Since $X$ and $Y$ are independent, $aX+bY$ is normal, mean $a\mu+b\nu$, and variance $a^2\mu+b^2\nu$. This fact is quite useful, and will help you ompute the moment-generating function $M_Z(t)$ of $Z$.
Now we find a formula for the moment generating function of $X$. We want to find the expectation of $e^{tX}$ (we are computing this one, instead of doing the essentially identical calculation of $E(e^{tY})$, because of a preference for the letter $X$.) We have $$E(e^{tX})= \int_{-\infty}^{\infty}\frac{1}{\sqrt{2\pi}\sigma}e^{tx}e^{-\frac{(x-\mu)^2}{2\sigma^2}}dx.$$ It remains to evaluate this integral.

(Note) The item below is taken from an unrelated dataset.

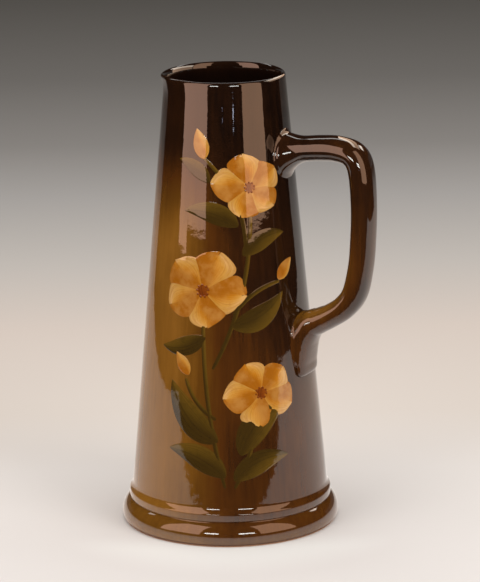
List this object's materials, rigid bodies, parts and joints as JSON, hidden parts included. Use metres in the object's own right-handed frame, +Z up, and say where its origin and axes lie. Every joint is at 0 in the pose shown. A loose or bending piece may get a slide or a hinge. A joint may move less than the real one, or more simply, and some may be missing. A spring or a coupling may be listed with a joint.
{
  "type": "pouring jug",
  "caption": "Tall tapered pouring jug in glazed earthenware, with a moulded round foot, a small pulled lip, a squared loop handle and a raised slip spray of blossoms and leaves.",
  "frame": {"origin": "middle of the flat underside of the foot, on the surface that the jug stands on", "axes": "+Z up along the axis of the jug, +X out along the loop handle"},
  "size_m": [0.1499, 0.1216, 0.254],
  "materials": {
    "clay": "bare fired earthenware, matt, seen only under the foot",
    "blossom_slip": "orange to straw-yellow slip under clear amber glaze",
    "middle_slip": "rust-brown slip under clear amber glaze",
    "leaf_slip": "olive-green slip under clear amber glaze",
    "outside_glaze": "high-gloss amber-brown glaze over a shaded ground, dark mahogany to golden olive",
    "inside_glaze": "high-gloss dark brown lining glaze"
  },
  "bodies": {
    "root": {"body": "clay", "handle": "clay", "upper_luting": "clay", "lower_luting": "clay", "blossom_slip": "blossom_slip", "blossom_middle_slip": "middle_slip", "leaf_slip": "leaf_slip", "stem_slip": "leaf_slip", "outside_glaze": "outside_glaze", "inside_glaze": "inside_glaze", "handle_glaze": "outside_glaze"}
  },
  "joints": []
}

We do the calculation in two steps, though it could be done in one. Make the substitution $w=\dfrac{x-\mu}{\sigma}$. Routine use of the substitution process shows that our integral is $$\int_{-\infty}^{\infty}\frac{1}{\sqrt{2\pi}}e^{t(\mu+\sigma w)}e^{-\frac{w^2}{2}}dw.$$ We can simplify this to $$e^{t\mu}\int_{-\infty}^{\infty}\frac{1}{\sqrt{2\pi}}e^{-\frac{w^2}{2} +t\sigma w}dw.$$ Look at the exponent in the above integral. It is $-\frac{w^2}{2}+t\sigma w$, which is $-\frac{1}{2}(w^2-2t\sigma w)$. Completing the square, we find that the exponent is $$-\frac{1}{2}(w-t\sigma)^2+\frac{t^2\sigma^2}{2}.$$ We can bring the
$e^{\frac{t^2\sigma^2}{2}}$ part "out" of the integral, and find that our integral is $$e^{t\mu+\frac{t^2\sigma^2}{2}}\int_{-\infty}^{\infty}\frac{1}{\sqrt{2\pi}}e^{-\frac{(w-t\sigma)^2}{2}}dw.$$ It's almost over! Make the substitution $z=w-t\sigma$. We get that our integral is $$e^{t\mu+\frac{t^2\sigma^2}{2}}\int_{-\infty}^{\infty}\frac{1}{\sqrt{2\pi}}e^{-\frac{z^2}{2}}dz.$$ The remaining integral has value $1$, since it is the area under the (standard) normal curve. We conclude that $$E(e^{tX})=e^{t\mu+\frac{t^2\sigma^2}{2}}.$$
You will not have to sweat like this to find $E(e^{tZ})$. You can probably just borrow the result we have just proved, and replace $\mu$ by $a\mu+b\nu$, and replace $\sigma^2$ by $a^2\sigma^2+b^2\tau^2$.